In calling for a phase-out over a 10-year period of support policies that impact on agricultural trade, the U.S. has said the negotiations should cover all agricultural commodities, food, beverages, forest products, and fish and fish products.

Several delegations reportedly expressed surprise and even some concern at the product coverage, since the scope of negotiations in the group had so far been seen as confined to basic agricultural commodities.

Questions were also raised about how the process envisaged would lead to change in GATT rules, as envisaged in the Punta del Este declaration, which calls for negotiations aiming to achieve "greater liberalisation" of trade in agriculture and bringing all measures affecting import access and export competition under "strengthened and more operationally effective GATT rules and disciplines".

The U.S. proposals in effect cal for use of the so-called "Producer Subsidy Equivalent" (PSE), developed in the OECD as a measure to judge agricultural supports – by looking at internal and world market prices to judge the extent of government support to its farmers.

Many delegates reportedly felt that the OECD work on PSE could be a reasonable basis for some part of the negotiations, but felt that more work needed to be done on the PSE before it could become an adequate basis for negotiations in GATT.

A number of third world countries, and the EEC, referred to the absence in the proposals of the concept of special and differential (S and D) treatment to the third world countries.

To the U.S. however the whole approach based on world market and comparative advantage implied the S and D principle, since third world countries now were the worst sufferers of the current situation.

The U.S. proposals exclude from the phase-out direct income or other payments to farmers "decoupled from production and marketing".

Several delegates raised question as to how it could be ascertained that such income supports were genuinely not support subsidies, and did not in fact result in increased production or unfair trading conditions.

Several countries saw the U.S. proposals as not reflecting adequately the specific aspects of the agricultural sector.

There were also references in this connection to the need of countries for "food security", problems of geographical and climatic disadvantages, comparative farm sizes.

In this view the idea of agricultural reform based on one single approach acceptable to all was questioned.

The U.S. made clear, in response to questions, that not only its "permanent waiver" in GATT for the U.S. agricultural adjustment act, but also other such waivers or equivalents – like the waiver for the Swiss in their protocol of accession – had to be put on the table and negotiated.

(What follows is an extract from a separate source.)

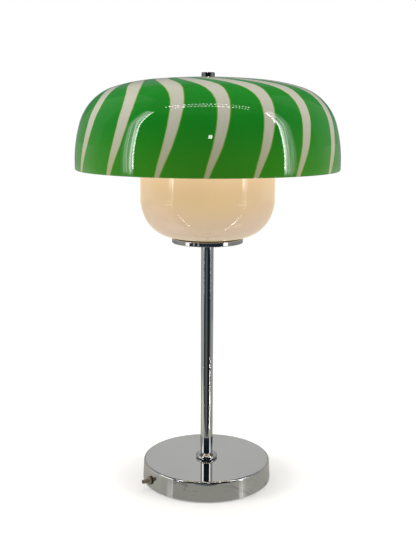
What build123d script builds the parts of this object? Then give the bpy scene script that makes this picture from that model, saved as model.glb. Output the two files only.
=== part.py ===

Also, in the U.S. view the questions relating to subsidies, market access, and problems of health and sanitary regulations and restrictions would all have to be negotiated as one package.

Some third world sources said that statements by the members of the Cairnes Group of so-called non-subsidising agricultural exporters were the "warmest" in their comments on to the U.S. proposals, though the individual statements did show some nuances.

Australia, it was reported, went the farthest in welcoming the U.S. move, and seeing this as opening the possibility for early decisions and "early harvest". Argentina and Uruguay were described as having been more cautious in their comments, reserving their views on substance until they were studied in the capitals.

The EEC representative, the Community’s Director-General for agriculture, Guy Legras, reserved detailed comments to a later meeting, but felt the U.S. proposal was "courageous and ambitious", envisaging full free trade in agriculture after ten years, and thus trade in this sector being totally ahead of other sectors of international trade.

In this view, the EEC delegate reportedly questioned the realism behind the U.S. proposals.

The Community, the EEC spokesman reportedly said, stood by the agreements at the Paris OECD meetings and the Venice summit. The EEC was serious on the need to address the issue of imbalances between supply and demand, but the means of doing this should be flexible and could differ from country to country.

In the EEC view a stable price support system would have to be maintained, with emphasis on market stability. Support for farmers and price support should be progressively reduced.

But in the EEC view the existing basic disequilibria between supply and demand would need to be addressed, as also problems of food security, special and differential treatment for third world countries.

The EEC would be tabling its own proposals before the end of the year.

Japan viewed the U.S. proposals as "ambitious and revolutionary", and preferred and "evolutionary" approach.